The father-of-two lost his life in a vehicle crash while fighting

bushfires in the state of Victoria on January 3. 

The state's emergency services minister Lisa Neville told reporters

on Wednesday that following a police investigation it was confirmed

that the death was related to the bushfires.

Fire crews in south-eastern Australia were taking advantage of cooler

weather on Wednesday, getting on top of blazes and conducting

controlled back-burning before more extreme weather conditions later

in the week.

More than 120 fires continue to burn across New South Wales, with 50

uncontained. While in Victoria more than 40 bushfires are burning,

with about a dozen beginning to merge.

Both states have seen some rain, including in the bushfire affected

areas, on Tuesday and Wednesday.

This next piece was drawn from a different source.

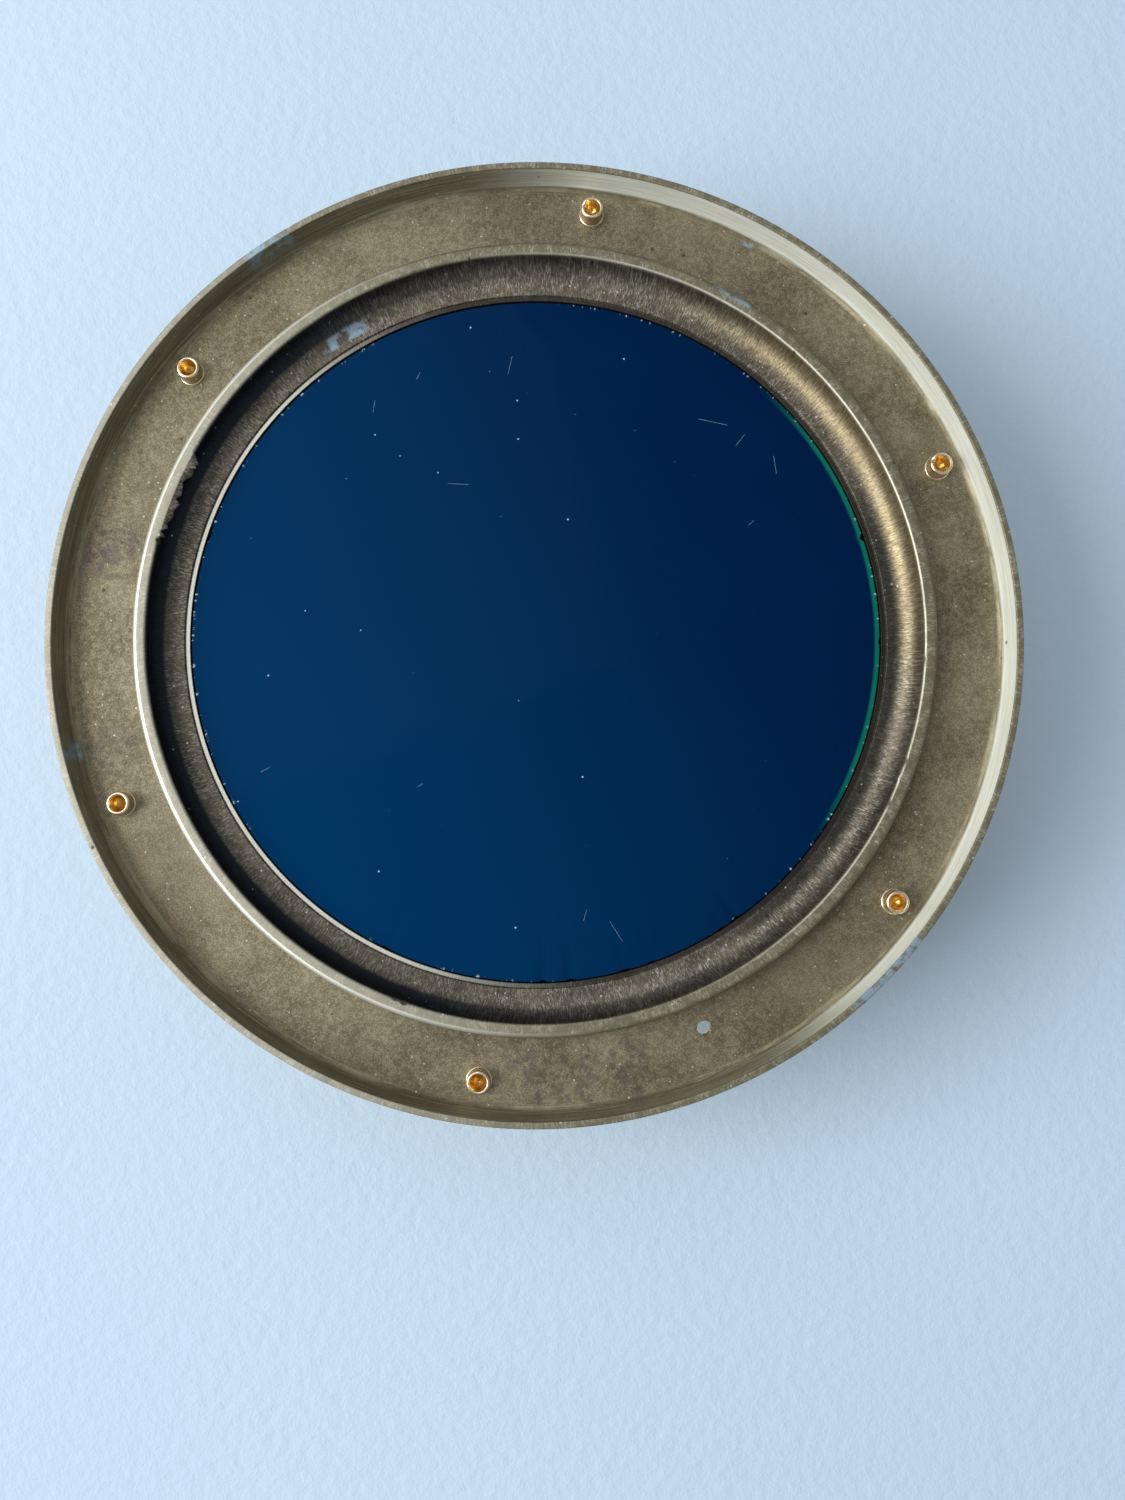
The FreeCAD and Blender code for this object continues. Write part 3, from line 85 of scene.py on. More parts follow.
MM = 0.001
FULL_TURN = 2 * math.pi

# ---------------------------------------------------------------- sizes of the case, millimetres
FLANGE_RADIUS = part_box("case_flange")[1].x / MM
RIM_WIDTH = 1.7
RIM_FOOT = FLANGE_RADIUS - 2.9
TROUGH_DEPTH = 7.0
WEB_FRONT = 10.0
LIP_OUTER = 103.0
LIP_INNER = 99.5
COVE_DEPTH = 7.0
BEAD_RADIUS = 91.8
STEP_DEPTH = 7.5
POCKET_RADIUS = 90.4
LEDGE_RADIUS = 86.5
LEDGE_FRONT = -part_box("case_flange")[0].y / MM
LEDGE_REAR = LEDGE_FRONT - 2.4
DRUM_RADIUS = 104.0
DRUM_FRONT = -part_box("case_drum")[0].y / MM
CHAMBER_RADIUS = 99.0
SHELF_RADIUS = 92.0
SHELF_THICK = 3.0
SHELF_REAR = -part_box("dial_bed")[1].y / MM
GLASS_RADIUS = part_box("back_glass")[1].x / MM
GLASS_REAR = -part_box("back_glass")[1].y / MM
GLASS_FRONT = -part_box("back_glass")[0].y / MM
RIVET_CIRCLE = 115.3
RIVET_CLOCKS = [30 + 60 * i for i in range(6)]
CHIPPED_RIVETS = (90, 150)
HANG_CIRCLE = 110.2
HANG_RADIUS = 1.9
BEZEL_RADIUS = 108.0
BEZEL_APERTURE = 90
BEZEL_SEAT = 94.2
BEZEL_LIP = 3
BEZEL_REAR = -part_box("bezel_ring")[1].y / MM
BEZEL_FRONT = -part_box("bezel_ring")[0].y / MM
DIAL_FRONT = -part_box("dial_plate")[0].y / MM
SECONDS_HEIGHT = 38.0
WINDING_HEIGHT = -33.62
PRINT_THICK = 0.03
TABLE_GAP = 0.4
WELD = 0.002 * MM
DIAL_SCREW_CIRCLE = 87.5
BRACKET_HEAD_TOP = 111.9
BRACKET_SCREW_DEPTH = 40.5


# ---------------------------------------------------------------- modelling helpers
def deselect():
    bpy.ops.object.select_all(action="DESELECT")


def pick(piece):
    """Make one object the only selected and active one."""
    deselect()
    piece.select_set(True)
    bpy.context.view_layer.objects.active = piece


def place(radius, clock, depth):
    """Point in metres at a radius, a clock angle and a depth."""
    angle = math.radians(clock)
    return Vector((radius * math.sin(angle), -depth, radius * math.cos(angle))) * MM


def settle(piece, smooth_angle=35):
    """Move the place and turn of an object into its mesh and shade its gentle edges smooth."""
    pick(piece)
    bpy.ops.object.transform_apply(location=True, rotation=True, scale=True)
    bpy.ops.object.shade_smooth_by_angle(angle=math.radians(smooth_angle))
    return piece


def apply_modifiers(piece):
    pick(piece)
    for modifier in list(piece.modifiers):
        bpy.ops.object.modifier_apply(modifier=modifier.name)


def rounded(corners, pieces=6):
    """Closed outline from (radius, depth, rounding) corners, each rounding made an arc."""
    outline = []
    for i, (across, depth, rounding) in enumerate(corners):
        here = Vector((across, depth))
        if not rounding:
            outline.append(here)
            continue
        back = (Vector(corners[i - 1][:2]) - here).normalized()
        ahead = (Vector(corners[(i + 1) % len(corners)][:2]) - here).normalized()
        half = back.angle(ahead) / 2
        centre = here + (back + ahead).normalized() * rounding / math.sin(half)
        start = here + back * rounding / math.tan(half) - centre
        end = here + ahead * rounding / math.tan(half) - centre
        for k in range(pieces + 1):
            outline.append(centre + start.lerp(end, k / pieces).normalized() * rounding)
    return outline


def divided(outline, longest):
    """Outline with extra points, so that no run is longer than the given length."""
    points = []
    for i, here in enumerate(outline):
        after = outline[(i + 1) % len(outline)]
        count = max(1, math.ceil((after - here).length / longest))
        for k in range(count):
            points.append(here.lerp(after, k / count))
    return points


def turned(name, outline, steps, across=0.0, up=0.0):
    """Spin a closed outline of (radius, depth) points about an axis parallel to Y."""
    deselect()
    first = outline[0]
    bpy.ops.mesh.primitive_plane_add(size=MM, location=((across + first.x) * MM, -first.y * MM, up * MM))
    piece = bpy.context.object
    piece.name = name
    bpy.ops.object.mode_set(mode="EDIT")
    bpy.ops.mesh.merge(type="CENTER")
    for here, after in zip(outline, outline[1:] + outline[:1]):
        step = ((after.x - here.x) * MM, (here.y - after.y) * MM, 0)
        bpy.ops.mesh.extrude_region_move(TRANSFORM_OT_translate={"value": step})
    bpy.ops.mesh.select_all(action="SELECT")
    bpy.ops.mesh.remove_doubles(threshold=WELD)
    bpy.ops.mesh.select_all(action="SELECT")
    bpy.ops.mesh.spin(steps=steps, angle=FULL_TURN, center=(across * MM, 0, up * MM), axis=(0, 1, 0))
    bpy.ops.mesh.select_all(action="SELECT")
    bpy.ops.mesh.remove_doubles(threshold=WELD)
    bpy.ops.mesh.normals_make_consistent(inside=False)
    bpy.ops.object.mode_set(mode="OBJECT")
    return settle(piece)


def nudge(piece, pulls):
    """Pull the mesh at each (spot, reach, move) as with a fingertip, fading out at the reach."""
    pick(piece)
    bpy.ops.object.mode_set(mode="EDIT")
    mesh = bmesh.from_edit_mesh(piece.data)
    for spot, reach, move in pulls:
        mesh.verts.ensure_lookup_table()
        for vertex in mesh.verts:
            vertex.select = False
        nearest = min(mesh.verts, key=lambda vertex: (vertex.co - spot).length_squared)
        nearest.select = True
        mesh.select_flush_mode()
        bpy.ops.transform.translate(
            value=move, use_proportional_edit=True, proportional_edit_falloff="SMOOTH",
            proportional_size=reach * MM)
    bpy.ops.object.mode_set(mode="OBJECT")


def carve(piece, cutter):
    """Take one object's shape out of another, and remove the cutter."""
    modifier = piece.modifiers.new("carve", "BOOLEAN")
    modifier.operation = "DIFFERENCE"
    modifier.solver = "EXACT"
    modifier.object = cutter
    apply_modifiers(piece)
    bpy.data.objects.remove(cutter)


def copied(piece, name, matrix):
    """A copy with its own mesh, moved by a matrix."""
    twin = piece.copy()
    twin.data = piece.data.copy()
    twin.data.transform(matrix)
    twin.name = name
    bpy.context.scene.collection.objects.link(twin)
    return twin


def joined(name, pieces):
    deselect()
    for piece in pieces:
        piece.select_set(True)
    bpy.context.view_layer.objects.active = pieces[0]
    bpy.ops.object.join()
    pieces[0].name = name
    return pieces[0]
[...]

But the authorities also asked

people in several towns in fire danger areas to evacuate early as

extreme fire conditions were forecast for Friday. 

The milder conditions have been used to good effect by fire crews,

New South Wales Emergency Services Minister David Elliott told

reporters on Wednesday, while noting more extreme weahter days are

ahead.

Conditions are expected to worsen on Friday, with temperatures

forecast to soar above 40 degrees Celsius across parts of the eastern

states, with strong winds threatening to fan bushfire activity.

The Gospers Mountain "megafire," which has already burned more than

half a million hectares in Sydney's north-west, could be contained by

Friday, Elliot said, adding "I think we have reached the peak." 

New South Wales Rural Fire Service (RFS) said on Tuesday that almost

1,700 homes have been completely destroyed and 700 others

damaged since September as the on-the-ground assessment continues. 

Meanwhile, Prime Minister Scott Morrison visited South Australia's

Kangaroo Island on Wednesday, where more than 160,000 hectares have

burned so far.

The conditions on the island and across the country was "shocking and

terrifying," Morrison told reporters.

Local wildlife officials said up to 25,000 koalas, or half of the

population on the island, may have died. 

Weather conditions are forecast to worsen on Kangaroo Island on

Thursday.

Meanwhile, the smoke haze has returned to Sydney after a few days of

reprieve, making the air quality in the city's east "hazardous" and

in the west "very poor," according to the New South Wales health

department.

More than one million P2 particulate-filter masks are being delivered

to bushfire zones in the state, state health minister Brad Hazzard

said. 

The air quality in Melbourne and Canberra also continues to be

"hazardous" due to smokes from bushfires. 

The Bureau of Meteorology has said smoke haze from the Victorian

fires will likely reach Tasmania late Thursday.

A "mega-fire" is also in the process of forming in southern New South

Wales and northern Victoria along the Great Dividing Range, as

several bushfires continue to burn, closing the gaps between them,

fire authorities in both the states said.

Victorian authorities also asked organizers of a climate protest

planned for Friday in Melbourne to postpone the rally due to police

being stretched across fire-ravaged rural areas.

"I am just stunned and I would ask them to reconsider - there is a

time for protests, and it is not this Friday," Neville told

reporters. 

Meanwhile, several firefighter organizations and unions have called

for a federal royal commission into Australia's bushfires to look

into resourcing, coordination, inter-state communication, training

and fatigue as critical issues. 

Royal commissions are convened in Australia on issues of special

public importance and have extensive investigative

powers. Morrison said Wednesday he would consider one.

Elsewhere, residents across numerous rural communities in northern

Australia have been warned to prepare for damaging winds, rain and

floods ahead of the season's first tropical cyclone on Friday.